Material

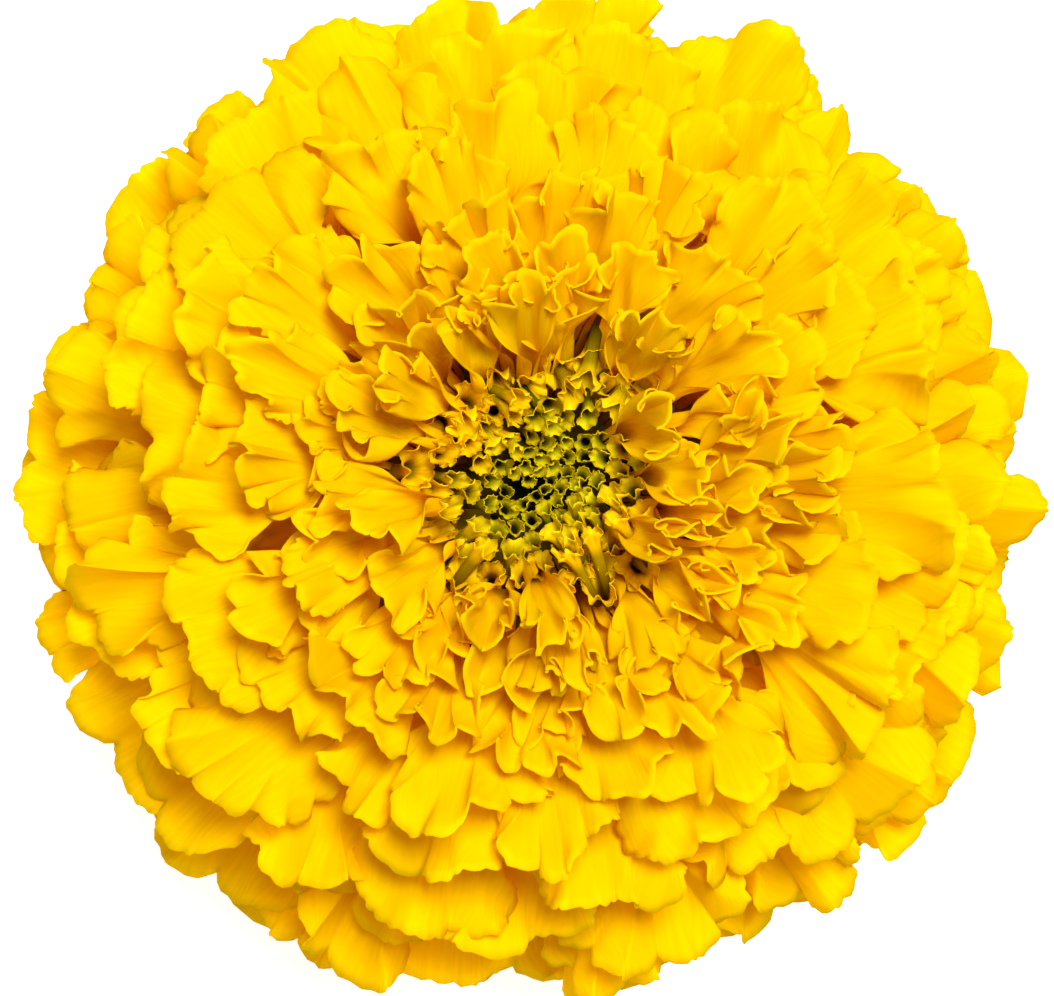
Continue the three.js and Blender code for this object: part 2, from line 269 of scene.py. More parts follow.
class Canopy:
    """The underside of the rays placed so far, as a height over each place of the head seen from above. A ray
    that is placed later dives under it instead of cutting through it."""

    CELL = 0.5
    REACH = 70
    MARGIN_CELLS = 8
    SLOPE = 0.35
    GAP = 1.0
    DEEPEST_DIVE = 3.5
    OPEN_SKY = 99.0
    SMOOTHING = 4

    def __init__(self):
        count = int(2 * self.REACH / self.CELL)
        self.low = np.full((count, count), self.OPEN_SKY)

    def cells(self, grid):
        return (grid[..., 0] + self.REACH) / self.CELL, (grid[..., 1] + self.REACH) / self.CELL

    def cover(self, grid):
        """Lowers the canopy to a ray, at its points and halfway between them."""
        rows = np.concatenate([grid, 0.5 * (grid[1:] + grid[:-1])])
        points = np.concatenate([rows, 0.5 * (rows[:, 1:] + rows[:, :-1])], axis=1)
        i, j = self.cells(points)
        np.minimum.at(self.low, (i.astype(int), j.astype(int)), points[..., 2])

    def dive(self, grid):
        """A grid with its points pushed down below the canopy, which slopes up around its edge."""
        i, j = self.cells(grid)
        i0 = max(int(i.min()) - self.MARGIN_CELLS, 0)
        j0 = max(int(j.min()) - self.MARGIN_CELLS, 0)
        i1 = int(i.max()) + self.MARGIN_CELLS
        j1 = int(j.max()) + self.MARGIN_CELLS
        sky = self.low[i0:i1, j0:j1].copy()
        rise = self.SLOPE * self.CELL
        for _ in range(self.MARGIN_CELLS):
            for axis in (0, 1):
                for way in (1, -1):
                    sky = np.minimum(sky, np.roll(sky, way, axis) + rise)

        # the height of the canopy between the middles of the four nearest cells
        a, b = i - i0 - 0.5, j - j0 - 0.5
        ai, bi = a.astype(int), b.astype(int)
        fa, fb = a - ai, b - bi
        ceiling = (sky[ai, bi] * (1 - fa) + sky[ai + 1, bi] * fa) * (1 - fb)
        ceiling = ceiling + (sky[ai, bi + 1] * (1 - fa) + sky[ai + 1, bi + 1] * fa) * fb

        above = np.maximum(grid[..., 2] - (ceiling - self.GAP), 0)
        for _ in range(self.SMOOTHING):
            edged = np.pad(above, 1, mode="edge")
            above = (edged[1:-1, :-2] + 2 * above + edged[1:-1, 2:]) / 4
            edged = np.pad(above, 1, mode="edge")
            above = (edged[:-2, 1:-1] + 4 * above + edged[2:, 1:-1]) / 6
        grid[..., 2] -= self.DEEPEST_DIVE * np.tanh(above / self.DEEPEST_DIVE)
        return grid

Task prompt
Write out, exactly and with nothing else, the lines of the listing above from its first line through the line with "ceiling = ceiling".

Complete response
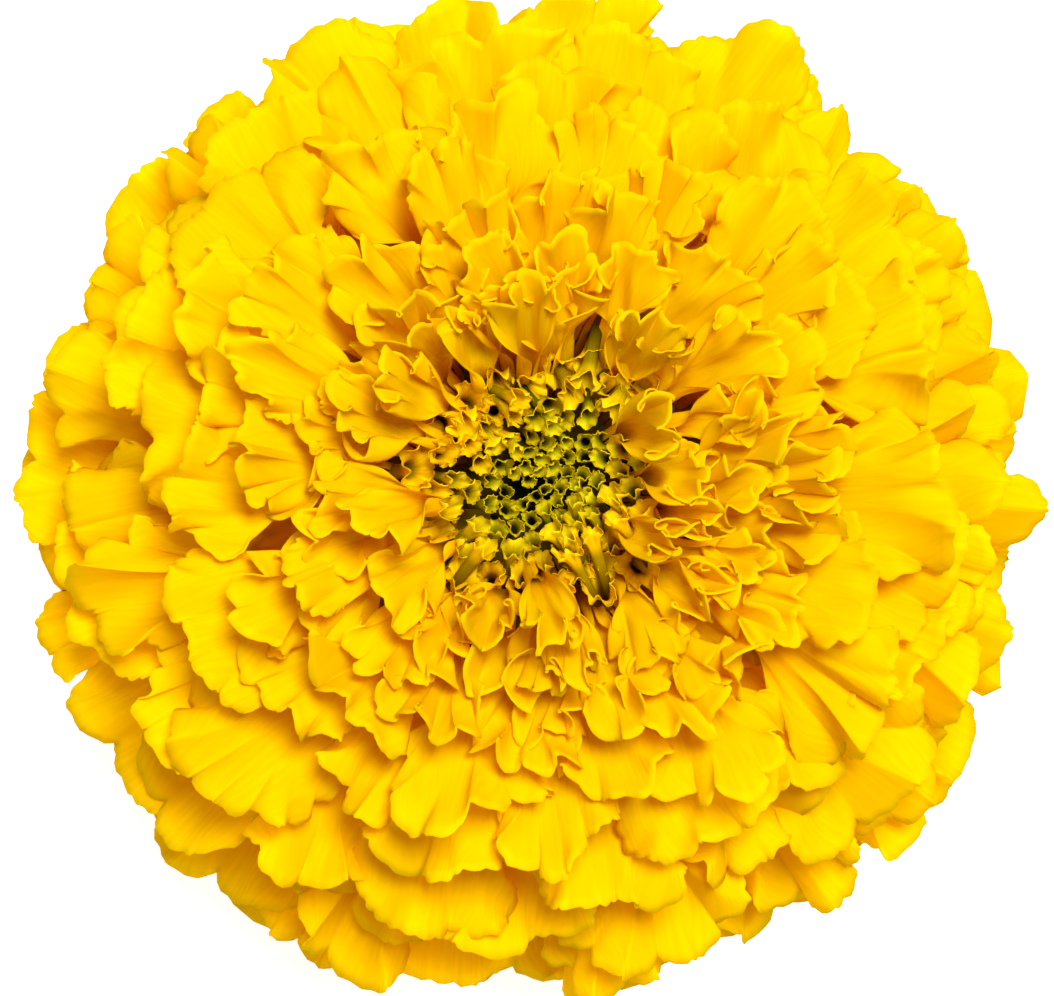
Continue the three.js and Blender code for this object: part 2, from line 269 of scene.py. More parts follow.
class Canopy:
    """The underside of the rays placed so far, as a height over each place of the head seen from above. A ray
    that is placed later dives under it instead of cutting through it."""

    CELL = 0.5
    REACH = 70
    MARGIN_CELLS = 8
    SLOPE = 0.35
    GAP = 1.0
    DEEPEST_DIVE = 3.5
    OPEN_SKY = 99.0
    SMOOTHING = 4

    def __init__(self):
        count = int(2 * self.REACH / self.CELL)
        self.low = np.full((count, count), self.OPEN_SKY)

    def cells(self, grid):
        return (grid[..., 0] + self.REACH) / self.CELL, (grid[..., 1] + self.REACH) / self.CELL

    def cover(self, grid):
        """Lowers the canopy to a ray, at its points and halfway between them."""
        rows = np.concatenate([grid, 0.5 * (grid[1:] + grid[:-1])])
        points = np.concatenate([rows, 0.5 * (rows[:, 1:] + rows[:, :-1])], axis=1)
        i, j = self.cells(points)
        np.minimum.at(self.low, (i.astype(int), j.astype(int)), points[..., 2])

    def dive(self, grid):
        """A grid with its points pushed down below the canopy, which slopes up around its edge."""
        i, j = self.cells(grid)
        i0 = max(int(i.min()) - self.MARGIN_CELLS, 0)
        j0 = max(int(j.min()) - self.MARGIN_CELLS, 0)
        i1 = int(i.max()) + self.MARGIN_CELLS
        j1 = int(j.max()) + self.MARGIN_CELLS
        sky = self.low[i0:i1, j0:j1].copy()
        rise = self.SLOPE * self.CELL
        for _ in range(self.MARGIN_CELLS):
            for axis in (0, 1):
                for way in (1, -1):
                    sky = np.minimum(sky, np.roll(sky, way, axis) + rise)

        # the height of the canopy between the middles of the four nearest cells
        a, b = i - i0 - 0.5, j - j0 - 0.5
        ai, bi = a.astype(int), b.astype(int)
        fa, fb = a - ai, b - bi
        ceiling = (sky[ai, bi] * (1 - fa) + sky[ai + 1, bi] * fa) * (1 - fb)
        ceiling = ceiling + (sky[ai, bi + 1] * (1 - fa) + sky[ai + 1, bi + 1] * fa) * fb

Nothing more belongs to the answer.